-------- Supplied data

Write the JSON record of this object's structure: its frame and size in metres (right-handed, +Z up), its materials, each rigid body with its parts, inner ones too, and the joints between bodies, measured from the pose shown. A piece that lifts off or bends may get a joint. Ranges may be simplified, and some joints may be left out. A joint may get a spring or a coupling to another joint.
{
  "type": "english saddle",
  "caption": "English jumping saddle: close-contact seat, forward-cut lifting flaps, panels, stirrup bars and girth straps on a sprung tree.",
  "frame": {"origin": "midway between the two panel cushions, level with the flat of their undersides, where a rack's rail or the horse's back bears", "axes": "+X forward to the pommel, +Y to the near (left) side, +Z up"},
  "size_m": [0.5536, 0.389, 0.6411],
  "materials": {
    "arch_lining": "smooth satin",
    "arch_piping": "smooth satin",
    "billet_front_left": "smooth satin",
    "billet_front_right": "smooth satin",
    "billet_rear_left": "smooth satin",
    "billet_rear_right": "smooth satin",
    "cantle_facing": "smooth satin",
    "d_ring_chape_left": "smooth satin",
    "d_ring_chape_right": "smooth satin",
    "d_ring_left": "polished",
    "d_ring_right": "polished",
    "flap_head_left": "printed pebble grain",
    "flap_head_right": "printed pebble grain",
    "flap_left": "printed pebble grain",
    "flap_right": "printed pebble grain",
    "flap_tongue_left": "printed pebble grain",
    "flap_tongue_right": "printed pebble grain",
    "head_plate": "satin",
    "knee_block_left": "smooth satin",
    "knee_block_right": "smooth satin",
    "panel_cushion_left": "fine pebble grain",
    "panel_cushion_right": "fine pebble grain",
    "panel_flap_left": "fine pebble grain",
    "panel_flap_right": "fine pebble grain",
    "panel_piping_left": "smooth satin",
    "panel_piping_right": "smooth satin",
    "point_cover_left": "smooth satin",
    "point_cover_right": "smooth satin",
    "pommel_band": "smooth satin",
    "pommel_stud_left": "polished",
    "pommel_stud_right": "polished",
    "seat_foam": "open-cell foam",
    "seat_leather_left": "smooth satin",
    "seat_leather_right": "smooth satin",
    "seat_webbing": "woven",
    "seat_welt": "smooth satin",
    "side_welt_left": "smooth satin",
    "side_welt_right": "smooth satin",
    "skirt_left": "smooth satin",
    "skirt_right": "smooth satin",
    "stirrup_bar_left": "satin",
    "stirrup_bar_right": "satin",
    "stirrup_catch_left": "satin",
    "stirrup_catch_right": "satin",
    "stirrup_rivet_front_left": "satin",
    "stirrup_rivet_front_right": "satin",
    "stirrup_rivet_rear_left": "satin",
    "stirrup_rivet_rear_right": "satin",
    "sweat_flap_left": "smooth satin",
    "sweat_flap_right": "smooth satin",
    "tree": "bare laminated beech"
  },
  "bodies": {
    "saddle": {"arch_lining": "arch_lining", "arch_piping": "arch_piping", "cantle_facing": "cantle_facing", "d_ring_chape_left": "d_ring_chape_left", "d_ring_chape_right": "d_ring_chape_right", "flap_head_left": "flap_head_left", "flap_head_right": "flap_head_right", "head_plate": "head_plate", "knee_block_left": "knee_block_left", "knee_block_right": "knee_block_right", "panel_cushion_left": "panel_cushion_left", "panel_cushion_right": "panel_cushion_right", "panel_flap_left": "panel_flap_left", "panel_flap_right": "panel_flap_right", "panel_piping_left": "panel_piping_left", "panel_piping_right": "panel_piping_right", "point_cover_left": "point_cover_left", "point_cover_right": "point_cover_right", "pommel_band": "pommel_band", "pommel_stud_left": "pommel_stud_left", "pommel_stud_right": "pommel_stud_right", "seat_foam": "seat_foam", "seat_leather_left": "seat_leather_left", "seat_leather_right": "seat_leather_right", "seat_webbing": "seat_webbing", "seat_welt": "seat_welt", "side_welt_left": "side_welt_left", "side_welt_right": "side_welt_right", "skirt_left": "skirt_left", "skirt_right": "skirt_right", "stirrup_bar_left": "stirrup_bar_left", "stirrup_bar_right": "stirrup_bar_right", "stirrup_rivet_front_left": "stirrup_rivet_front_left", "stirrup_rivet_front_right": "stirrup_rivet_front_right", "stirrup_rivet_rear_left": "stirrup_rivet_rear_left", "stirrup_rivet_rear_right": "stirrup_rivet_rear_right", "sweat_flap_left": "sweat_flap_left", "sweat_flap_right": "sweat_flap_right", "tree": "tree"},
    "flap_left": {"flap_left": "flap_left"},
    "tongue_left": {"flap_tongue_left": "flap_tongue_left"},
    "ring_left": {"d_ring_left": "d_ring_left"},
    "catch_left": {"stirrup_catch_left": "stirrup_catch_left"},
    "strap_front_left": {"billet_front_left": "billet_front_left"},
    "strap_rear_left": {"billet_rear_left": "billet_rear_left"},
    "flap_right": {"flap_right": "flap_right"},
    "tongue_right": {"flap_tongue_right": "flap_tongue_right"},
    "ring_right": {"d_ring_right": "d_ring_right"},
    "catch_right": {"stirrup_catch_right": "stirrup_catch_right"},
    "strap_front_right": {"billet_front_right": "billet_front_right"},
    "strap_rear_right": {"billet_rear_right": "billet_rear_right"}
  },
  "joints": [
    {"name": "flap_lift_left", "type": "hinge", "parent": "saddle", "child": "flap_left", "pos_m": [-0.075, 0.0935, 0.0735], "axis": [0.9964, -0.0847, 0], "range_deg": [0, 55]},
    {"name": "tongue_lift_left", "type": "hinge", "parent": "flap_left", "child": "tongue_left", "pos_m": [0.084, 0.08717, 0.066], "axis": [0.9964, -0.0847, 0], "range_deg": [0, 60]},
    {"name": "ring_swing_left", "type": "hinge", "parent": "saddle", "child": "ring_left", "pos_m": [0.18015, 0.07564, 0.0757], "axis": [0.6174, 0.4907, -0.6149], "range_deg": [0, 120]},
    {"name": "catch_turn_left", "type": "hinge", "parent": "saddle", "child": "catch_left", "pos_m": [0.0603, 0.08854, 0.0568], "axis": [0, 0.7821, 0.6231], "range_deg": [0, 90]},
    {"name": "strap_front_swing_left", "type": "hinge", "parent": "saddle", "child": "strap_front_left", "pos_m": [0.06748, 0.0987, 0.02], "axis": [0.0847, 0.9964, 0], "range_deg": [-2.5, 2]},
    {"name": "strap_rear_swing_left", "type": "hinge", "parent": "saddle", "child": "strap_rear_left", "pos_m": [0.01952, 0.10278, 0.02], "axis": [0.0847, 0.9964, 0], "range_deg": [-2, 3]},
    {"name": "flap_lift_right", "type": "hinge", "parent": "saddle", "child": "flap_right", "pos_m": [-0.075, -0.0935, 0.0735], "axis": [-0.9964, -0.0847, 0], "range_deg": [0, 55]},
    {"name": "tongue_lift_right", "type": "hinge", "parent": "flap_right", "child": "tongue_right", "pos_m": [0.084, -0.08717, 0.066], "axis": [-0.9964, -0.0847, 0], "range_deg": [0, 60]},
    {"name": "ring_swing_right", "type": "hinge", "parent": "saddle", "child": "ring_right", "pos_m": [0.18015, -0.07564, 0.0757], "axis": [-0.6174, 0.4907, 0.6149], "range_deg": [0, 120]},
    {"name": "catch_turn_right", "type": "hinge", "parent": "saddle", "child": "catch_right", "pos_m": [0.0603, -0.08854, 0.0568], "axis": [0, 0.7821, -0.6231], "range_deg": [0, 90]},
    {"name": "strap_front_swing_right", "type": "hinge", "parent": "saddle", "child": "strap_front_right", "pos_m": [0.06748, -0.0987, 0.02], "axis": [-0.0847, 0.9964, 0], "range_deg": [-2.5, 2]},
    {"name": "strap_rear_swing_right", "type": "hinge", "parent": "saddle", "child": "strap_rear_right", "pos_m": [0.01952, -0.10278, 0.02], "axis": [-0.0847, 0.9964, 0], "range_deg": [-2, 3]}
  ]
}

----------------

[Exercise task]
Read through the data and copy every line where "joints" shows up.

[Response]
Write the JSON record of this object's structure: its frame and size in metres (right-handed, +Z up), its materials, each rigid body with its parts, inner ones too, and the joints between bodies, measured from the pose shown. A piece that lifts off or bends may get a joint. Ranges may be simplified, and some joints may be left out. A joint may get a spring or a coupling to another joint.
  "joints": [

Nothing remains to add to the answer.